Well, a coalition of citizen groups had scheduled a press
conference tomorrow morning, to release some leaked results of a
key federal safety study of coal industry waste impoundments. But
the cat is out of the bag, as they say, with the results
also being leaked to The Washington Post. The Post reports tonight
in a short item on its website:
Many of the man-made ponds for storing toxic sludge from
coal-fired power plants have dangerously weak walls because of
poor construction methods, according to the synopsis of a study
for the Office of Surface Mining Reclamation and Enforcement
obtained by The Washington Post.
Tests of the density of these impoundment walls showed flaws at
all seven sites surveyed in West Virginia, with only 16 field
tests meeting the standards out of 73 conducted, the 2011 report
says.
Unfortunately, of course, we’re actually not talking about “toxic
sludge from coal-fired power plants.” The OSM report is
about an agency investigation into the safety of coal-slurry
impoundments — huge dams that are made of and used to store the
waste generated by preparation plants that are used to clean raw
coal before it is shipped to power plants.
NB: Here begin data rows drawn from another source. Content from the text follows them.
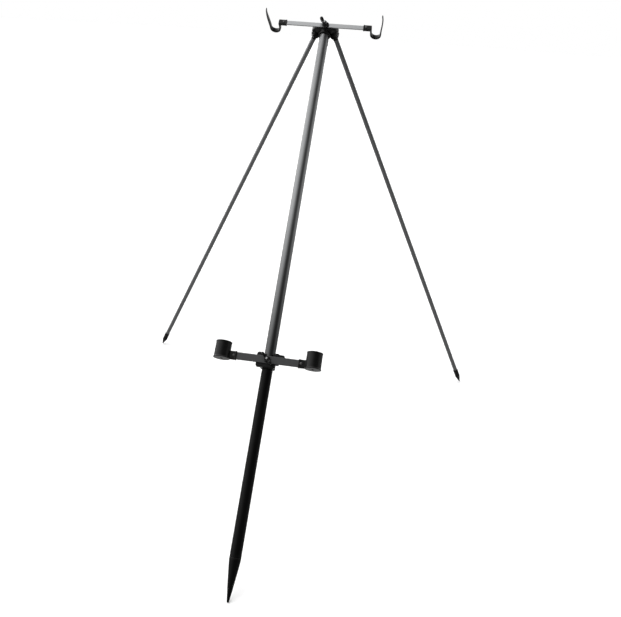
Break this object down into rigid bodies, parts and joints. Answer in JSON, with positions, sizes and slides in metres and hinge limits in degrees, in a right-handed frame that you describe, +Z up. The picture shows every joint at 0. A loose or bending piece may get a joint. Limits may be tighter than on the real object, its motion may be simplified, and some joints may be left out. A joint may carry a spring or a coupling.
{
  "type": "rod rest tripod",
  "caption": "Folding three-legged beach fishing rod rest with a leaning spiked main leg, a top bar of U-shaped rests and a lower bar of butt cups.",
  "frame": {"origin": "on the ground, at the middle of the footprint", "axes": "+Z up, -Y towards the angler and the main leg's spike, X along the two bars"},
  "size_m": [1.3338, 1.335, 1.4147],
  "materials": {
    "grey_anodised": "satin grey anodised tube",
    "bar_silver": "satin silver anodised flat bar",
    "bar_dark": "satin dark anodised flat bar",
    "leg_dark": "dark grey anodised tube",
    "black_paint": "satin black paint",
    "black_nylon": "matt moulded black nylon",
    "zinc": "zinc plated",
    "black_steel": "black oxide fastener",
    "rubber": "matt black rubber"
  },
  "bodies": {
    "main_leg": {"upper_tube": "grey_anodised", "head_yoke": "black_nylon", "yoke_rivet": "zinc", "hinge_bolt_left": "black_steel", "hinge_bolt_right": "black_steel", "hinge_nut_left": "black_steel", "hinge_nut_right": "black_steel", "top_bolt": "zinc", "top_washer": "zinc"},
    "rear_leg_left": {"leg_knuckle_left": "black_nylon", "leg_tube_left": "leg_dark", "leg_foot_left": "black_nylon"},
    "rear_leg_right": {"leg_knuckle_right": "black_nylon", "leg_tube_right": "leg_dark", "leg_foot_right": "black_nylon"},
    "top_bar": {"top_crossbar": "bar_silver", "rod_rest_left": "black_nylon", "rod_rest_right": "black_nylon", "rest_screw_left": "black_steel", "rest_screw_right": "black_steel"},
    "top_knob": {"top_wing_knob": "black_nylon"},
    "sand_spike": {"spike_tube": "black_paint", "spike_point": "black_paint", "spike_spigot": "zinc"},
    "lower_clamp": {"clamp_saddle": "black_nylon", "clamp_screw": "black_steel", "clamp_nut": "black_steel", "lower_bolt": "zinc", "lower_washer": "zinc"},
    "lower_bar": {"lower_crossbar": "bar_dark", "butt_cup_left": "black_nylon", "butt_cup_right": "black_nylon", "cup_pad_left": "rubber", "cup_pad_right": "rubber", "cup_screw_left": "black_steel", "cup_screw_right": "black_steel"},
    "lower_knob": {"lower_wing_knob": "black_nylon"}
  },
  "joints": [
    {"name": "rear_leg_left_fold", "type": "hinge", "parent": "main_leg", "child": "rear_leg_left", "pos_m": [-0.032, 0.55389, 1.34276], "axis": [0.8355, 0.4137, -0.3617], "range_deg": [-50.44, 0]},
    {"name": "rear_leg_right_fold", "type": "hinge", "parent": "main_leg", "child": "rear_leg_right", "pos_m": [0.032, 0.55389, 1.34276], "axis": [0.8355, -0.4137, 0.3617], "range_deg": [-50.44, 0]},
    {"name": "top_bar_tilt", "type": "hinge", "parent": "main_leg", "child": "top_bar", "pos_m": [0, 0.53539, 1.37153], "axis": [0, -0.7431, 0.6691], "range_deg": [-20, 20]},
    {"name": "top_knob_turn", "type": "hinge", "parent": "main_leg", "child": "top_knob", "pos_m": [0, 0.53242, 1.3742], "axis": [0, -0.7431, 0.6691], "continuous": true},
    {"name": "lower_clamp_slide", "type": "slide", "parent": "main_leg", "child": "lower_clamp", "axis": [0, 0.6691, 0.7431], "range_m": [0, 0.4]},
    {"name": "lower_bar_tilt", "type": "hinge", "parent": "lower_clamp", "child": "lower_bar", "pos_m": [0, -0.25381, 0.50101], "axis": [0, -0.7431, 0.6691], "range_deg": [-20, 20]},
    {"name": "lower_knob_turn", "type": "hinge", "parent": "lower_clamp", "child": "lower_knob", "pos_m": [0, -0.25678, 0.50368], "axis": [0, -0.7431, 0.6691], "continuous": true},
    {"name": "spike_pull", "type": "slide", "parent": "main_leg", "child": "sand_spike", "axis": [0, -0.6691, -0.7431], "range_m": [0, 0.11]}
  ]
}
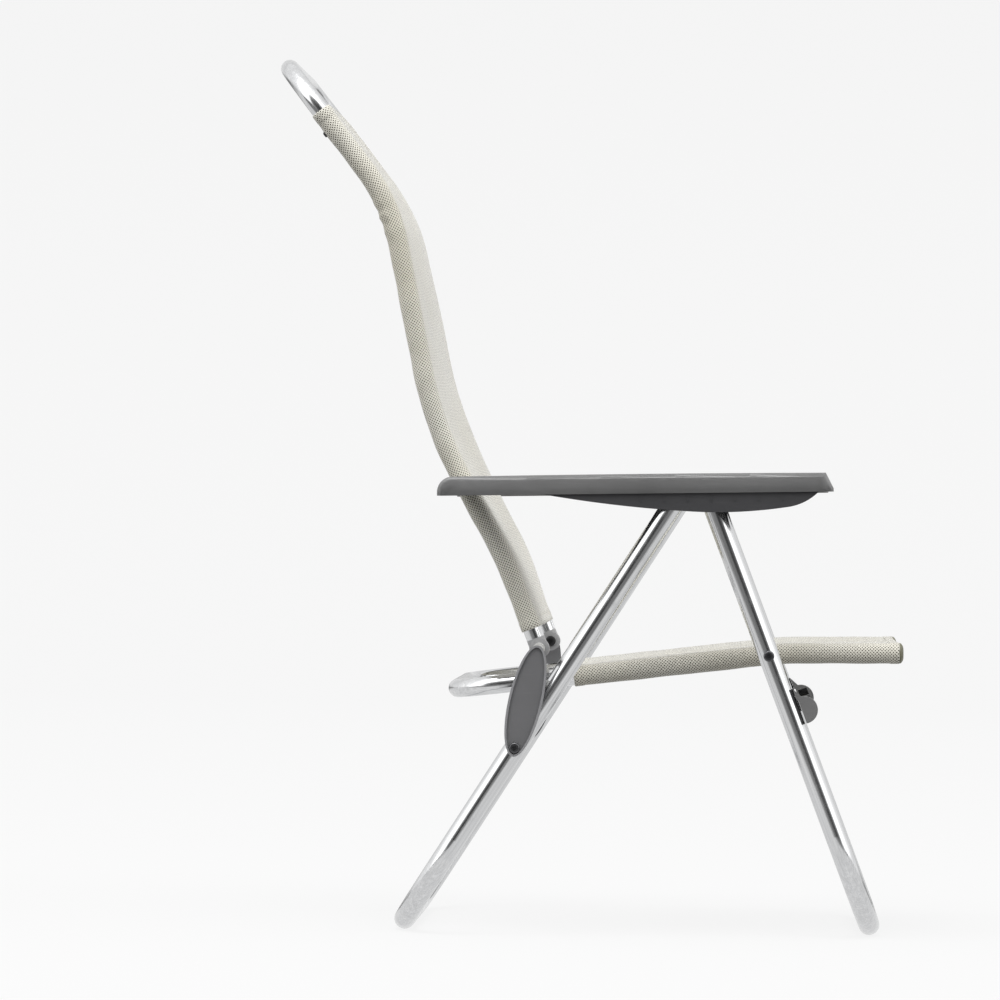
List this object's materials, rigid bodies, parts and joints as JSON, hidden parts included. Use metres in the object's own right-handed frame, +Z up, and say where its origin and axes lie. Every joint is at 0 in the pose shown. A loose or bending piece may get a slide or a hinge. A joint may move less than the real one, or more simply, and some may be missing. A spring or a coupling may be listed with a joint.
{
  "type": "folding camp chair",
  "caption": "High-backed folding camp chair with armrests: bent tube legs, seat and backrest frames, woven slings, and armrests that ride on racks to recline the back.",
  "frame": {"origin": "on the floor, in the middle of the chair's width and of its length", "axes": "+X is the front of the chair, +Y the sitter's left, +Z up"},
  "size_m": [0.7558, 0.6418, 1.0398],
  "materials": {
    "tube": "polished",
    "mesh_fabric": "woven",
    "grey_plastic": "satin",
    "armrest_plastic": "satin",
    "dark_plastic": "matte",
    "olive_plastic": "satin",
    "light_plastic": "satin",
    "black_steel": "black oxide",
    "steel": "zinc plated"
  },
  "bodies": {
    "rear_legs": {"rear_leg_frame": "tube", "rear_top_pins": "steel"},
    "links": {"link_cover_left": "grey_plastic", "link_cover_right": "grey_plastic", "link_plate_left": "grey_plastic", "link_plate_right": "grey_plastic", "link_lower_screws": "black_steel", "link_upper_pins": "black_steel", "link_upper_spacers": "light_plastic", "link_stops": "light_plastic", "link_stop_pins": "steel"},
    "bushes": {"backrest_bush_left": "light_plastic", "backrest_bush_right": "light_plastic"},
    "backrest": {"backrest_frame": "tube", "backrest_eye_left": "grey_plastic", "backrest_eye_right": "grey_plastic", "backrest_sling": "mesh_fabric", "sling_screws": "black_steel"},
    "arm_screws": {"armrest_pivot_screw_left": "black_steel", "armrest_pivot_screw_right": "black_steel"},
    "left_armrest": {"armrest_left": "armrest_plastic", "armrest_rack_left": "dark_plastic"},
    "right_armrest": {"armrest_right": "armrest_plastic", "armrest_rack_right": "dark_plastic"},
    "carriers": {"leg_carrier_left": "steel", "leg_carrier_right": "steel"},
    "front_legs": {"front_leg_frame": "tube", "front_top_pins": "steel", "front_pivot_screws": "black_steel", "front_pivot_spacers": "light_plastic", "front_pivot_nuts": "steel", "leg_clip_left": "grey_plastic", "leg_clip_right": "grey_plastic", "clip_screws": "black_steel"},
    "seat": {"seat_frame": "tube", "seat_sling": "mesh_fabric", "seat_spreader": "tube", "seat_end_cap_left": "olive_plastic", "seat_end_cap_right": "olive_plastic", "seat_pivot_studs": "steel"}
  },
  "joints": [
    {"name": "fold", "type": "hinge", "parent": "rear_legs", "child": "links", "pos_m": [-0.0816, 0, 0.223], "axis": [0, -1, 0], "range_deg": [0, 102]},
    {"name": "bush_turn", "type": "hinge", "parent": "links", "child": "bushes", "pos_m": [-0.0562, 0, 0.3392], "axis": [0, -1, 0], "range_deg": [-148.8, 0]},
    {"name": "recline", "type": "hinge", "parent": "bushes", "child": "backrest", "pos_m": [-0.0562, 0, 0.3392], "axis": [0, -1, 0], "range_deg": [0, 25]},
    {"name": "arm_screw_turn", "type": "hinge", "parent": "backrest", "child": "arm_screws", "pos_m": [-0.1459, 0, 0.5292], "axis": [0, -1, 0], "range_deg": [0, 72.4]},
    {"name": "left_armrest_turn", "type": "hinge", "parent": "arm_screws", "child": "left_armrest", "pos_m": [-0.1459, 0, 0.5292], "axis": [0, -1, 0], "range_deg": [-15, 1.2]},
    {"name": "right_armrest_turn", "type": "hinge", "parent": "arm_screws", "child": "right_armrest", "pos_m": [-0.1459, 0, 0.5292], "axis": [0, -1, 0], "range_deg": [-15, 1.2]},
    {"name": "carrier_turn", "type": "hinge", "parent": "rear_legs", "child": "carriers", "pos_m": [0.1076, 0, 0.5235], "axis": [0, -1, 0], "range_deg": [0, 25.6]},
    {"name": "front_leg_turn", "type": "hinge", "parent": "carriers", "child": "front_legs", "pos_m": [0.1455, 0, 0.5184], "axis": [0, -1, 0], "range_deg": [-65.2, 0]},
    {"name": "seat_turn", "type": "hinge", "parent": "front_legs", "child": "seat", "pos_m": [0.2165, 0, 0.335], "axis": [0, -1, 0], "range_deg": [0, 57.7]}
  ],
  "couplings": [
    {"joint": "bush_turn", "follows": "fold", "ratio": -1.4587},
    {"joint": "arm_screw_turn", "follows": "fold", "ratio": 0.7095},
    {"joint": "carrier_turn", "follows": "fold", "ratio": 0.2509},
    {"joint": "front_leg_turn", "follows": "fold", "ratio": -0.6389},
    {"joint": "seat_turn", "follows": "fold", "ratio": 0.5653},
    {"joint": "left_armrest_turn", "follows": "recline", "ratio": -0.5988},
    {"joint": "right_armrest_turn", "follows": "recline", "ratio": -0.5988}
  ]
}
The Post story, by
Juliet Eilperin and Steven Mufson, actually appears to explain
that more clearly later on:
Slurry, also known as coarse coal refuse, is what is left over
once companies wash coal to enable it to burn more efficiently.
Coal firms have disposed of this combination of solids and water
in a few different ways: damming it in large ponds, depositing it
in abandoned mines and using a dry filter-press process to compact
it.
Updating: The Post changed the lead of its online story to refer
to “man-made ponds for storing toxic sludge from coal mining
operations…”
The document that’s the basis for the story is a one-page
executive summary that explains:
OSM engineers became concerned that embankment construction
quality control may be inconsistent when they observed cases of
material being placed under wet conditions,, excessive lift
thickness, and consultants recording passing test results when
visual observations (pumping and rutting) indicate the material
may not be adequately compacted.
So OSM hired a consulting firm to perform compaction testing on a
selected group of the hundreds of impoundments across West
Virginia’s coalfields. And they found:
Results of the testing tend to indicate that the coarse refuse is
not consistently being compacted in accordance with approved
specifications. Failing field density tests occurred at all seven
of the sites investigated. Of 73 field density tests performed at
the seven sites, only 16 yielded passing results.
And the kicker:
These results indicate the quality control methods used during
embankment construction may not be achieving the desired results.
OSM had originally planned to release this study last fall, at
least according to the plan described in the agency’s 2011
oversight report on the West Virginia Department of Environmental
Protection. But somewhere along the line, the plan changed, as the
agency explained in the 2012 oversight report:
Prior to publishing, results of this study will be compared with
those of a similar study, currently being performed by the WVDEP.
The OSM and WVDEP studies will be completed in the future.
In late 2011, OSM turned down my Freedom of Information Act
request for the raw test result data. The agency also turned down
requests from citizen groups for that same data.
OSM spokesman Chris Holmes said that the agency “found that the
data used to generate this draft report was not complete” and
“generated more questions than a clearly definable, scientifically
sound answer.” According to Holmes:
OSM determined that the data gathered was not sufficient to fully
answer the question and make a determination. OSM is now
gathering additional data and asking other government agencies to
evaluate both the methods and results.
This disclosure comes just a few months after January’s release of
a major OSM report that found, as we reported at the time:
West Virginia regulators have not adequately examined the risks
that coal-slurry impoundments across the state could break into
adjacent underground mine workings and cause a disaster like the
one more than a decade ago in Martin County, Ky.